To be a young artist is to be in doubt, constantly, of meriting that title. It is to be hopeful and hungry yet scared of being called pretentious for claiming to be a writer. It means tucking away first drafts in hidden folders and prefacing each unveiling with the words, "It's still rough, but
" To me, saying, "I'm a writer," means promising that my drafts are worth reading—and I'm not always sure that they are. I only recently became aware of this instinct I have to qualify my work. Like lightning-speed legal jargon at the end of a medical ad: "Maxime Kawawa-Beaudan Incorporated not responsible for disappointing content." This is a habit I need to crush, among others. In the name of becoming a better artist, I've drawn up a list of reminders for myself and other young writers:
- There's nothing wrong with wanting to be young and serious. All through high school, I had the sense that I was cheating myself out of the teenage experience. Teenagers are supposed to be wild. You're supposed to look back on seventeen and say, "I did some crazy things in those days." But I didn't. I stayed in the library. I didn't go out much. I didn't drink until junior year. I had no aversion to parties, but I didn't seek them out, and I was content in the classroom. I still am. I'm young, dumb, and broke, but not "dumb" in the way people look back on fondly, with wry smiles. I'm just dumb in that some days I forget my room key and some weeks I run out of meal points. There's nothing wrong with being young and serious. Young and single-minded, even.

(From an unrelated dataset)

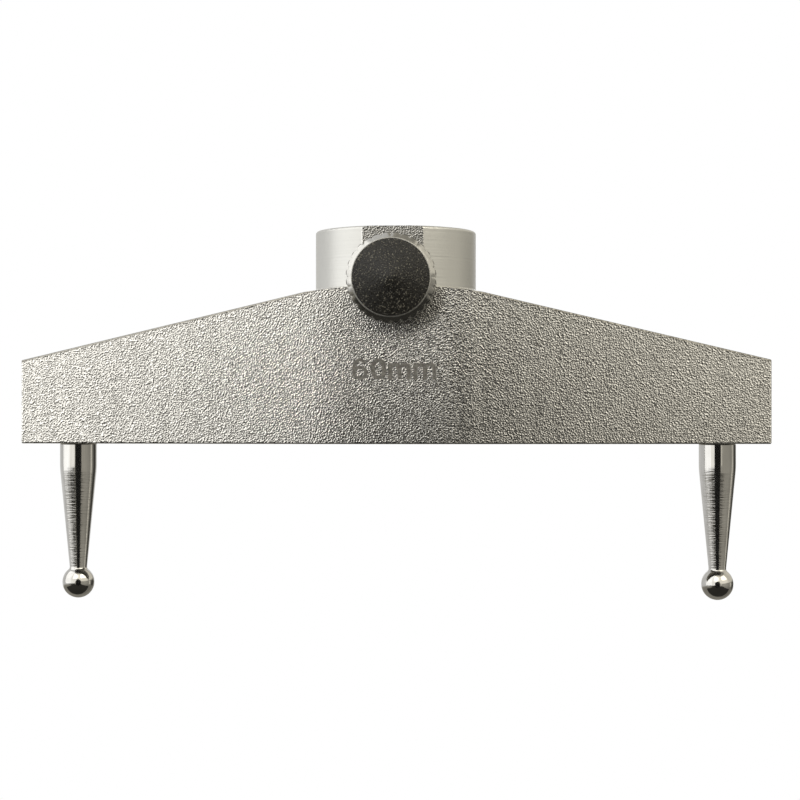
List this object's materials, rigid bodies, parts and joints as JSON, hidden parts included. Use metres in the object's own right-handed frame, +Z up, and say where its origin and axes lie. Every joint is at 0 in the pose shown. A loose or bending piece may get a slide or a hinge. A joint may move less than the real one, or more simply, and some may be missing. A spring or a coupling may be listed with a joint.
{
  "type": "radius gauge measuring bridge",
  "caption": "Measuring bridge of a radius gauge: sloping metal bar with a collar for the indicator stem, a knurled clamp screw and tapered pins with ball tips.",
  "frame": {"origin": "where the axis of the stem bore meets the axis of the thumb screw", "axes": "+Z up along the stem bore, +X along the bridge, -Y out of the front face along the thumb screw"},
  "size_m": [0.0686, 0.0195, 0.0343],
  "materials": {
    "blasted_steel": "satin chrome over a coarse blasted surface, the collar turned bright",
    "polished_pin": "polished steel with a fine turned lay",
    "polished_ball": "lapped bright",
    "knurled_steel": "bright nickel",
    "black_cap": "matte with a fine grain",
    "brass_tip": "turned"
  },
  "bodies": {
    "bridge": {"bridge_body": "blasted_steel", "contact_pin_left": "polished_pin", "contact_pin_right": "polished_pin", "contact_ball_left": "polished_ball", "contact_ball_right": "polished_ball"},
    "tip": {"clamp_tip": "brass_tip"},
    "screw": {"thumb_screw": "knurled_steel", "screw_cap": "black_cap"}
  },
  "joints": [
    {"name": "screw_travel", "type": "slide", "parent": "bridge", "child": "tip", "axis": [0, -1, 0], "range_m": [-0.0009, 0.0015]},
    {"name": "screw_turn", "type": "hinge", "parent": "tip", "child": "screw", "pos_m": [0, 0, 0], "axis": [0, -1, 0], "range_deg": [-648, 1080]}
  ],
  "couplings": [
    {"joint": "screw_turn", "follows": "screw_travel", "rad_per_m": 12566}
  ]
}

There's nothing wrong with frivolity either—nights are long; these things aren't mutually exclusive. But know what you care about and draw hard lines. If something matters to you, don't treat it lightly—it's not arrogant to care about your own progress. If you want to be taken seriously for your work, take your work seriously.
- There's nothing wrong with taking your time. Everyone around me in college is rushing on to the next big thing. That's part of being young—always nipping at tomorrow's heels. But there is no rush. A fellow YoungArts writer pointed out in class that people are too interested in prodigy. What makes the great work completed by a 12-year-old any better than the same work completed by an 80-year-old? Nothing. It's the work that stays. The converse is also true.
- There's nothing wrong with inconvenient passions. I'm sick of talking about college, and so is everyone my age. But I'll do it anyway: The modern loss of innocence is to be constantly aware of one's own ranking in everything. It's to be obsessed with competition, because, as we learn in the womb, application pools are growing and acceptance rates are falling. For many young people, childhood is the process of being thrown into activity after activity by increasingly desperate parents in the hope that something, anything, will stick. You must be exceptional at something, they seem to be saying. The average student is average, but somehow, they must all be extraordinary. The word "passion" is thrown around so much in the college-entry context that it's become meaningless. Know what your passions are and what your passions are not. It would have been convenient to be passionate about rowing. I was not. Writing is generally not a convenient passion. Art, in general, is not a convenient passion. But if it is a sincere one, that won't stop you.
- Be pragmatic. If you want to be a professional, be professional. Don't ask people to take chances on your youth for its own sake.
- Everyone's short on time. But some people make the time. Artists are romanticized as wishy-washy plankton swaying in the current of the Muse. Don't buy this. Be disciplined.
- Limit what you share on social media. It's not a platform that rewards merit alone. If you use it as a feedback mechanism, you'll get false positives and false negatives. Not every 15-year-old with a 2500-dollar DSLR is a photographer, and not every 18-year-old with a blog is a writer. 25.6 thousand followers don't make someone an artist. The value of art is not a matter of public opinion. Young people are taught to sell themselves. Don't, and don't buy everything other people sell. Keep your eyes on your own plate. Work until the work speaks for itself.
These conditions may seem harsh in an artistic context—isn't art supposed to be soft and beautiful? Yes. It can be soft and beautiful, but to do that it needs a rigid backbone. Police yourself. Recognize when you're making excuses. Avoid the urge to compare. There's no scoreboard on the writing process. There is only the pen, the excuse you make not to pick it up, and the reason you find to pick it up anyway.